Modern society tells you that you are broken. They sell you apps, pills, and courses to "hack" your brain. They treat your mind like a machine that needs an upgrade.
But the ancient texts—from the Geeta to the Stoic journals—say something different.
Your mind is not a machine. It is a Garden.
You don't "fix" a garden. You tend to it. You water the flowers (gratitude, focus) and you pull the weeds (envy, distraction). If a weed grows, you don't scream at the dirt. You just pull it out.
The Great Convergence: East Meets West
It is fascinating how the wisest men in history, separated by thousands of miles, discovered the exact same truth.
The Stoic Approach (Marcus Aurelius):
Imagine an Emperor of Rome sitting in a tent, writing to himself while at war. He wrote: "You have power over your mind - not outside events. Realize this, and you will find strength."
The Geeta Approach (Lord Krishna):
Imagine the battlefield of Kurukshetra. Krishna tells Arjuna: "You have a right to perform your prescribed duty, but you are not entitled to the fruits of action."
The Synthesis:
Both are saying the same thing: Focus on the gardening, not the harvest.
When I was trying to make that paper boat, I was obsessed with the result (a perfect boat). That's why the dog barking annoyed me. If I had focused just on the *act* of folding the paper—the texture, the crease, the movement—the dog would have just been background noise.
📄 Case Study: The Spelling Test
Let me give you a messy, real-life example.

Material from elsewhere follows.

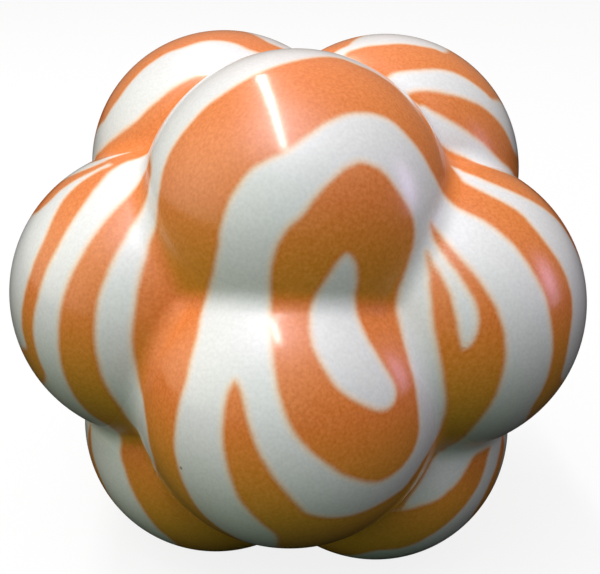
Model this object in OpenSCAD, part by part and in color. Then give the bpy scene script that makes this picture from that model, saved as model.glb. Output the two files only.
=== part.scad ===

I know a 10-year-old girl. Smart kid. But she was terrified of her English spelling tests. She would study for hours, but the moment the paper was placed in front of her, her mind would freeze. The "weeds" of fear would choke her memory.
She was scoring low marks, not because she didn't know the spellings, but because her garden was overgrown with fear.
The Shift:
We didn't study more words. Instead, we changed the philosophy. I told her, "Your job is not to get 40/40. Your job is to write the letters you know, as beautifully as you can. The marks belong to the teacher, not you."
We took the pressure off the fruit (the marks) and put the focus on the action (writing).
The next week? She didn't get perfect marks immediately. Real life isn't a movie. But she stopped crying before the test. Her hands stopped shaking. The garden began to clear.
How to Be the Gardener (3 Practical Steps)
You cannot stop the weeds from sprouting. The neighbor's dog will bark. The relative at the family gathering will say something passive-aggressive about your job. These are seeds blown by the wind.
But you can choose what you water.
-
1. The "Neti Neti" Technique (Not This, Not This)
When a dark thought comes—"I am useless"—don't fight it. Just look at it. Say to yourself: "This is a thought. This is not me." Treat it like a cloud passing over your garden. You are the sky, not the cloud. -
2. Sensory Grounding
When I was walking in the park recently, my mind started racing about future plans. I stopped. I forced myself to look at a single tree. I looked at the texture of the bark. I listened to the sound of dry leaves crunching under a walker's shoes. By filling my senses with the now, there was no room for the weeds of the future. -
3. The "Seva" of Small Things
Do one thing today with total devotion, expecting nothing. It could be washing the dishes. Feel the warm water. Scrub the plate. Do it as if you are cleaning a temple floor. When you treat small tasks as sacred, your mind learns to focus.
The Gate is Open
Your mind is a garden. For years, maybe you have let the world throw trash over the fence. You have let the news, the social media algorithms, and the negative people plant thorny vines in your soul.
It is time to pick up the shovel.
It is messy work. You will get dirt under your fingernails. You will fail today. You will get angry at a dog barking or a glue bottle sticking.
That is okay. The gardener does not quit because it rains. The gardener puts on a raincoat and keeps working.
Your Micro-Action for Today:
Do not close this blog and open Instagram. That is pouring sewage into your garden.
Instead, sit for 2 minutes. Just 2 minutes. Listen to the sounds around you. The fan spinning. The traffic outside. The breath in your nose. Do not judge them. Just tend to them.
Begin your gardening now.
Written with ❤ from a messy desk in Varanasi.